You can build applications in the usual way. Here is an example for the Hello World application.

west build -b adp_xc7k_ae350

Flashing

Before flashing, you have to download ICEman (ice.zip) from the Andes Development Kit 5. If you want to use XIP mode (CONFIG_XIP=y), you also need to download the flash burner (flash.zip).

At first, you should run ICEman when flashing and debugging program.

# Enable execute file permission of ICEman
chmod a+x ./ICEman

# Running the ICEman server
sudo ./ICEman -Z v5

Note

To run ICEman commands as a normal user, you will need to install the 70-ndsusb-v1.rules udev rules file (usually by placing it in /etc/udev/rules.d, then unplugging and plugging the AICE adapter in again via USB.).

If CONFIG_XIP=n, you can load the program (zephyr.elf) into RAM directly and execute it.

# Check the ICEman server is running
# Load the program into RAM and execute it
riscv64-zephyr-elf-gdb zephyr/zephyr.elf
(gdb) target remote :1111
(gdb) monitor reset halt
(gdb) load
(gdb) quit

If CONFIG_XIP=y, you need to burn the program (zephyr.bin) into flash memory and execute it.

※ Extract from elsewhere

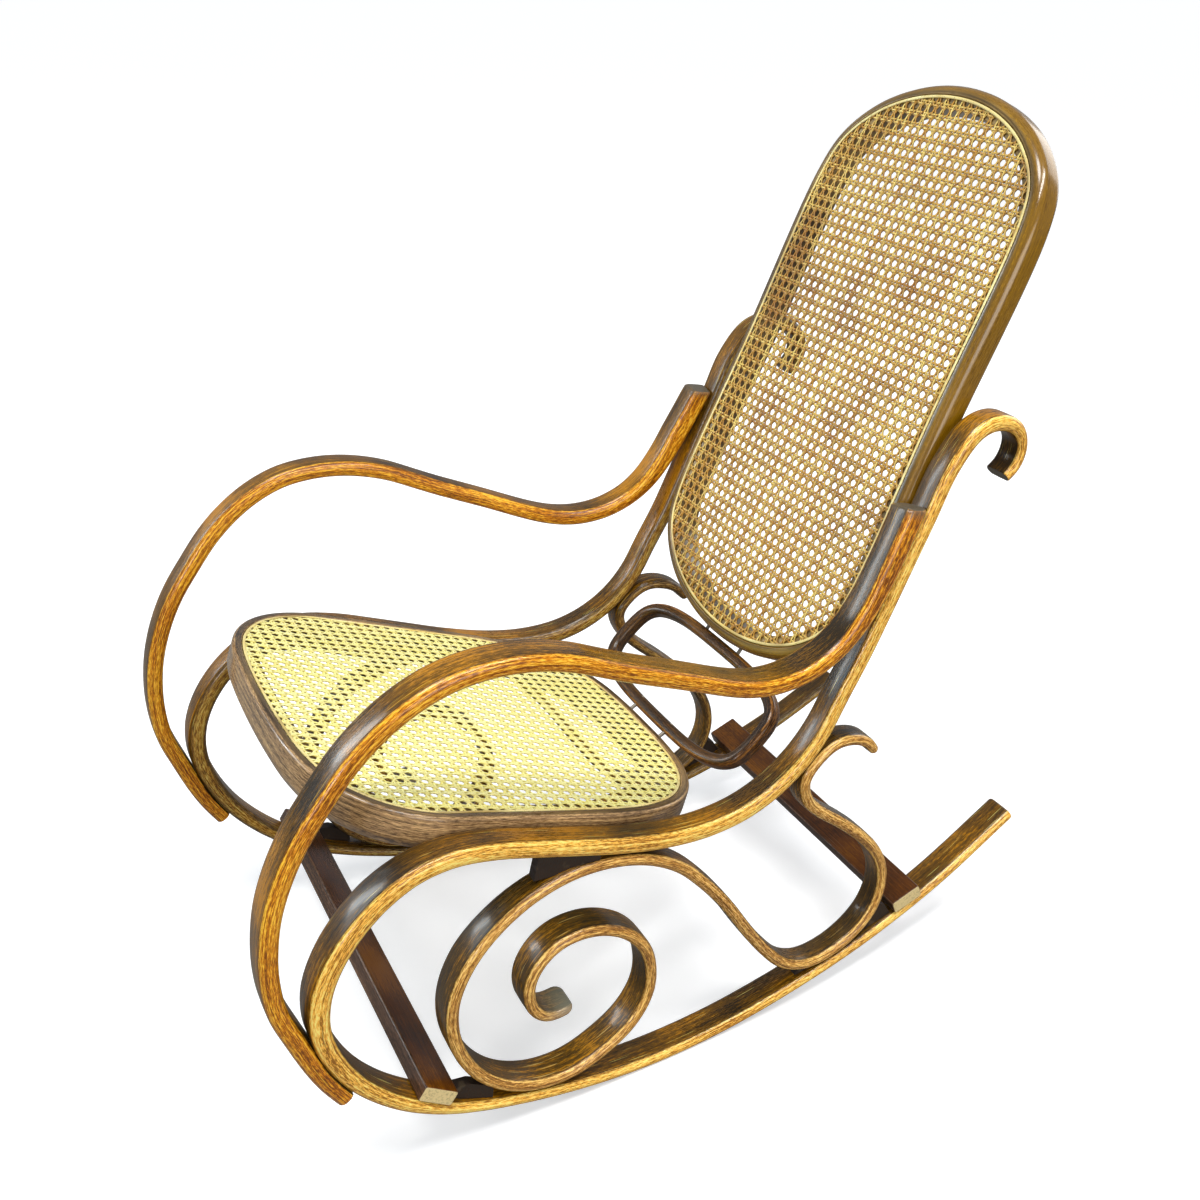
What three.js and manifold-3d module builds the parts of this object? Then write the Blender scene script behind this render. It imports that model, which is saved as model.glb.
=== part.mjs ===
import * as THREE from "three";
import Module from "manifold-3d";

// Bentwood rocking chair. Lengths are millimetres, angles are degrees.
// The chair faces -Y, the sitter's left is +X, up is +Z.
// Side outlines are drawn as [u, w]: u runs to the rear, w runs up, both from the middle of the runner.

const wasm = await Module();
wasm.setup();

// Whole chair
const restTilt = -11.2;
const gap = 0.3;
const soleFlat = 1.3;
const curveSteps = 14;
const bendTurn = 14;
const bendStep = 44;

// Side frames stand closer together at the rear than at the front
const toeInShare = -0.0813;
const leanShare = 0.0086;
const rodWidth = 33.5;
const rodCorner = 5.5;
const rodCornerSteps = 2;
const braceCornerSteps = 1;

// A table of bows gives [mark number, distance outwards from the plane of the side]

// Side frame: scroll, back post, seat rail, front loop, runner, tail
const frameLine = [
  [384, 701], [393, 711], [396.5, 725], [394, 738.5], [385, 750.5], [370, 757.5], [353, 759],
  [337, 755], [324, 746.5], [314, 733], [306.5, 717], [300, 699], [292.5, 659], [280, 601],
  [268.5, 547.5], [257, 498.5], [244, 455.5], [232, 414], [214, 380], [187, 350.5], [152.5, 328],
  [108, 313.5], [58, 308], [0, 310], [-50, 315.5], [-100, 321.5], [-146, 326], [-190, 324],
  [-226, 311], [-256, 286], [-278, 255], [-292, 221], [-297, 186], [-291, 150], [-273, 115],
  [-242, 78], [-196, 44], [-148, 22.5], [-99, 11], [0, 4], [99, 10], [198, 31], [297, 67],
  [396.5, 116], [495.5, 182.5], [585, 262],
];
const postBow = -2.5;
const frameBowMarks = [
  [0, postBow], [15, postBow], [21, 0],
];
const scrollTipThick = 13.5;
const postThick = 18.5;
const railThick = 20;
const loopThick = 21.5;
const runnerThick = 14.5;
const frameThickMarks = [
  [0, scrollTipThick], [3, scrollTipThick], [6, postThick], [17, postThick], [20, railThick],
  [29, railThick], [32, loopThick], [34, railThick], [38, runnerThick], [45, runnerThick],
];

// Arm: from the front of the post, over the armrest, round the front, down to the loop
const armLine = [
  [270, 664], [262, 635], [253, 604], [242.5, 570.5], [228, 539.5], [209, 515.5], [180.5, 495],
  [150, 484], [125, 480.5], [101, 481], [76, 484.5], [50.5, 489.5], [19, 496], [-44, 508],
  [-75, 515], [-106.5, 522], [-137.5, 525], [-168.5, 524], [-200.5, 518], [-232.5, 506],
  [-260.5, 487], [-283.5, 464], [-305, 434], [-324, 395.5], [-339, 360], [-348.5, 324],
  [-353, 288], [-352.5, 258], [-347.5, 222], [-335.5, 183], [-314.5, 145], [-291, 107],
  [-274.5, 84.5], [-256, 64],
];
const armBowMarks = [
  [0, postBow], [3, 5], [6, 10], [9, 11.5], [12, 11.5], [15, 10], [19, 5],
  [23, -2], [26, -5], [29, -4.5], [33, 0],
];
const armTopThick = 26;
const armBendThick = 20.5;
const armRestThick = 19;
const armFootThick = 13;
const armThickMarks = [
  [0, armTopThick], [2, armTopThick], [5, armBendThick], [12, armRestThick],
  [29, armRestThick], [33, armFootThick],
];

// Scroll brace: spiral, big loop, rear loop, waist, curl
const braceLine = [
  [-11.5, 116], [-41.5, 109.5], [-62.5, 125.5], [-72, 153], [-66.5, 178.5], [-49.5, 199], [-22, 208.5],
  [8, 207], [41, 193.5], [67, 169], [81.5, 136], [84, 106], [71.5, 72.5], [45, 45.5], [10, 25],
  [-30, 19.5], [-70, 28.5], [-104, 49], [-132, 80], [-150.5, 117], [-156.5, 155],
  [-148.5, 194], [-129, 229], [-97, 261], [-55, 283], [-8, 291.3], [38, 287], [81, 271.5],
  [122, 243.5], [163, 208], [203, 167.5], [242, 131.5], [276, 107], [312, 98.8],
  [347, 108.2], [376, 128.6], [394.5, 156], [398.5, 187], [390, 217], [370, 244],
  [338, 269.5], [298, 293.5], [262, 312], [237, 330], [224.5, 356], [236, 381],
  [254, 397], [275, 401], [300, 396], [317, 382.5],
];
const braceThick = 14.5;
const braceTipThick = 11.5;
const braceThickMarks = [
  [0, braceTipThick], [3, braceThick], [47, braceThick], [49, braceTipThick],
];
const braceWidth = 32.5;

// Stretcher bars lie flat on the runners, their end grain flush with the outer faces
const barWidth = 40;
const barHeight = 17.5;
const barChamfer = 2;
const barSettle = 0.8;
const frontBarAt = -162;
const rearBarAt = 456;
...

# Check the ICEman server is running
# Burn the program into flash and execute it
<FLASH>/bin/target_burn_frontend \
    -P 4444 --unlock --verify --image=zephyr/zephyr.bin \
    --algorithm-bin=<FLASH>/target_bin/target_SPI_v5_[32|64].bin

# Note:
#   1. Assume the flash burner is downloaded to <FLASH> directory
#   2. For algorithm-bin file, use target_SPI_v5_32.bin in RV32 platform and
#      use target_SPI_v5_64.bin in RV64 platform

Open a serial terminal with the following settings:

  • Speed: 115200

  • Data: 8 bits

  • Parity: None

  • Stop bits: 1

you should see the following message in the terminal:

***** Booting Zephyr OS v2.4.0 *****
Hello World! adp_xc7k_ae350

Debugging

# Check the ICEman server is running
# Load and debug program
./riscv64-zephyr-elf-gdb zephyr/zephyr.elf
(gdb) target remote :1111
(gdb) monitor reset halt
(gdb) load

If CONFIG_XIP=y, please follow the flashing section to burn the program into flash memory first. Then, you can use GDB to debug program by above commands but do NOT execute load command since the program has been placed in the flash memory.